Best shows from LFW FW17 Day 1: Molly Goddard, House of Holland, Versus Versace, J.W. Anderson and Simone Rocha

Best shows from LFW FW17 Day 1: Molly Goddard, House of Holland, Versus Versace, J.W. Anderson and Simone Rocha

London Fashion Week

Text: Weiqi Yap

Molly Goddard hosts an ethereal dinner party, House of Holland rallies up the crowd, Versus Versace dialled up the attitude, J.W. Anderson takes a ladylike turn, and Simone Rocha alludes to optimistic direction

The set: Occupying The Tanks at the Tate Modern, the Molly Goddard show turned what was once an industrial space into an ethereal dinner party straight out of a fairytale. Table setups were nothing short of elaborate — complete with floral arrangements and wine for the models.

The collection:
Trust Molly Goddard to deliver a collection that only dreams are made of. The whimsical whiz yet again channelled the allure of poignant nostalgia through borderline childlike silhouettes and Goddard's signature — tulle. Inspired by how women engage with style at different stages in life, this collection paid homage to the transformative power of dress. From tutus in look-at-me hues (looks 7, 13, 14 & 23) to more sensible ensembles (looks 9, 15, 18, 21, 25 & 30), the lineup ran the gamut of styles — a clear rejection of age-assigned attire.

Try this now:
Need to update your go-to party ensemble? Go classic Molly and swap out your going-out top with an OTT sheer midi dress for more attitude (look 27).

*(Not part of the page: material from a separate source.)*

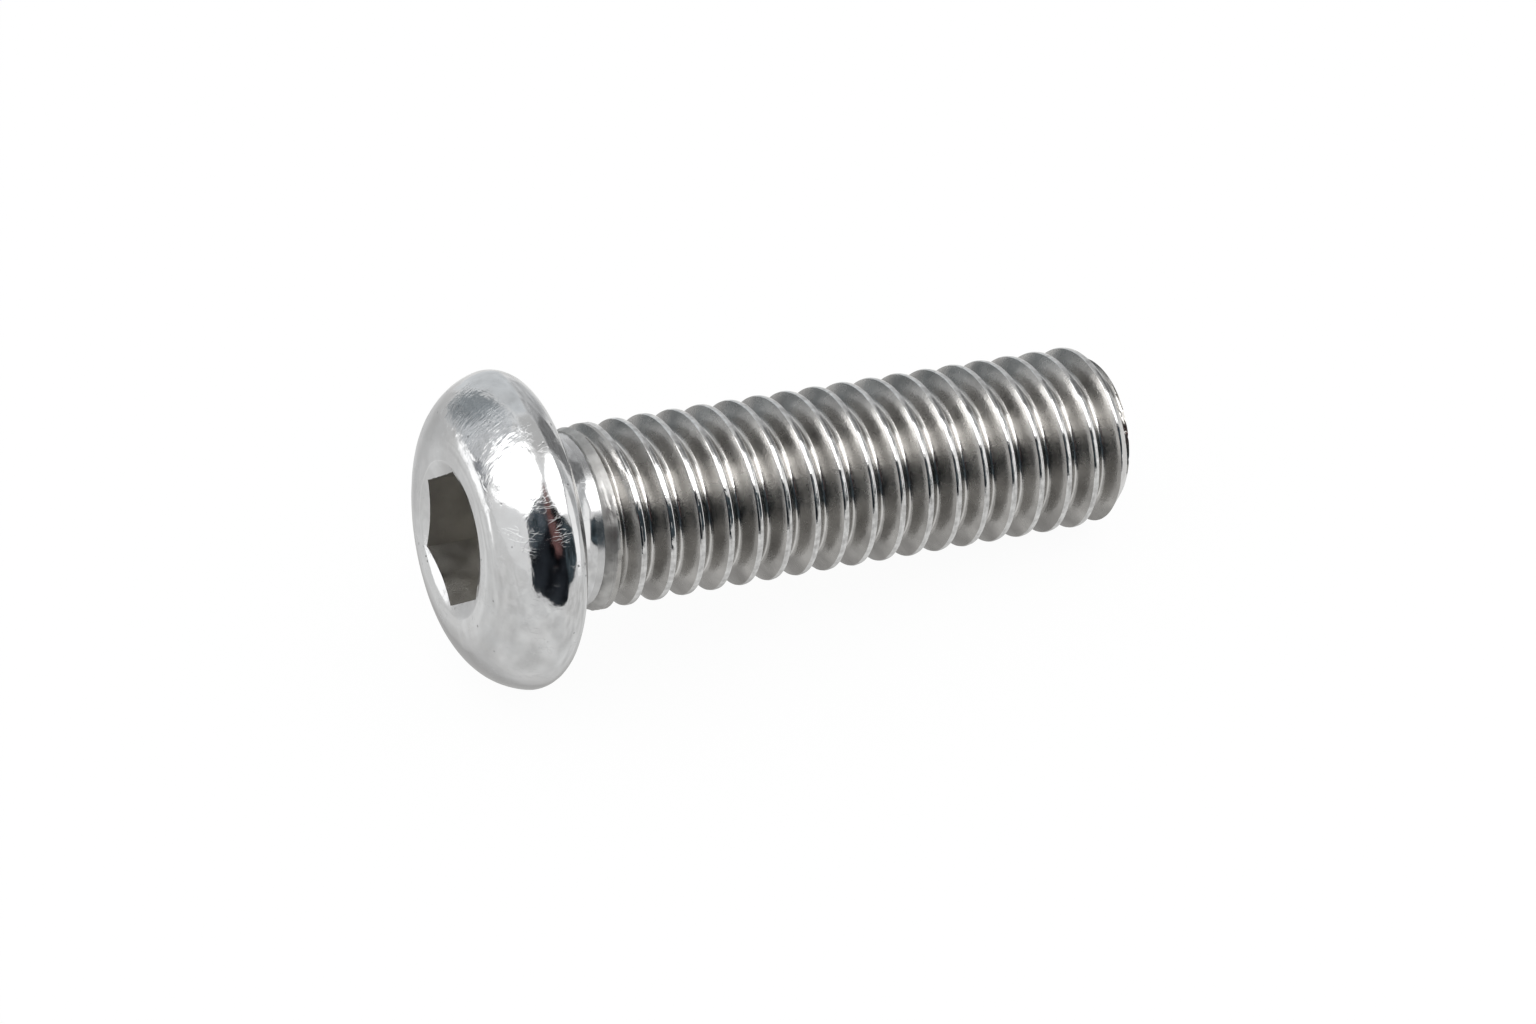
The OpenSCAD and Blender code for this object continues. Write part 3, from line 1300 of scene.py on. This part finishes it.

The set: A quirky installation of giant sculptures that each alluded to the theme of the night — racing.

The collection:
Racing chic meets bubble gum prep was the message of Henry Holland's fall/winter 2017 instalment. Holland mixed in a riot of texture and pattern into a saccharine palette of pastels. Think: Checkerboard checks (looks 1, 3, 4, 7, 20, 31, 32 & 33), Guipure lace (looks 19, 26, 28, 29 & 30), printed satin (looks 5, 19 & 23), mohair knits (looks 7 & 20) and Mongolian long-hair shearling (looks 13, 14, 23 & 27). The show also featured the debut of the label's Woody Woodpecker 15-piece capsule collection, where its animated motifs added to the energy of the show.

The soundtrack:
Undeniably one of the most upbeat shows of the day, the soundtrack had a huge part to play — the audience was jamming along to beats by the likes of Nicki Minaj and MIA.

The set: Strobe lights were strong in this one — the atmosphere was reminiscent of an underground club, particularly with the use of dim lighting and occasional smoke machines.

The collection:
With the Hadid sisters opening and closing the show, it's clear the label is preserving its cool kid rap. The clothes were in tandem with the energy, with the promise of luxe leather ensembles (looks 6, 7 & 8) and athletic accents. Streamlined knits rendered in muted burgundy (looks 12, 14, 20 & 22) were spotted alongside oversized outerwear (looks 11, 13, 19 & 45). Sheer detailing (looks 42, 44 & 47) and occasional pops of fluorescent (looks 32, 33, 34, 35, 36, 37 & 38) made for club-friendly get-ups.

Favourite look:
The navy zip-up midi rendered in technical textile (look 25), punctuated with a statement zipper. Paired with heavy eye makeup, we're getting serious Bowie vibes.

The collection: Jonathan Anderson has put forth yet another collection for the books — this time, dubbed "uber feminine" — with trousers making only a single appearance throughout the show. Details were exceptionally ladylike too, with ostrich-feather trims (looks 3, 15 & 26) and scarlet floral prints (looks 11, 15, 17 & 29). Leather jackets were cropped right beneath the lapels (looks 3, 12 & 16), making for an unexpected take on the bolero cut. Lengths varied from mini to midi to maxi, but subscribed to tactful draping across the board. If there's one thing Anderson excels in, it's definitely dressing the female form.

Worth the investment:
That shearling-lined matching set (look 10) allows for a myriad of looks with its beautifully neutral palette. Plus, its asymmetric form guarantees that heads will turn.

I spy:
A recurrent use of that striking violet hue (look 24) from NYFW — could purple be the new black?

The collection: Starting off relatively muted in shades of olive and caviar, the line-up took a quick turn as Rocha introduced floral motifs on semi-sheer outerwear — almost evocative of the much needed optimism in our current climate. Embroidered collars (looks 20, 23, 25 & 26), appliquéd poppies (looks 20, 22, 24, 26, 28, 29, 30 & 32) and see-through overlays (looks 36, 38 & 39) added a certain quirk to an otherwise moody collection.

Buro loves:
Those fur slides paired with glitter appliquéd socks (looks 20 & 23). So unexpected, yet makes total sense.

Something you might have missed:
The diverse casting — the line-up consisted of models of all ages, proving style has nothing to do with age.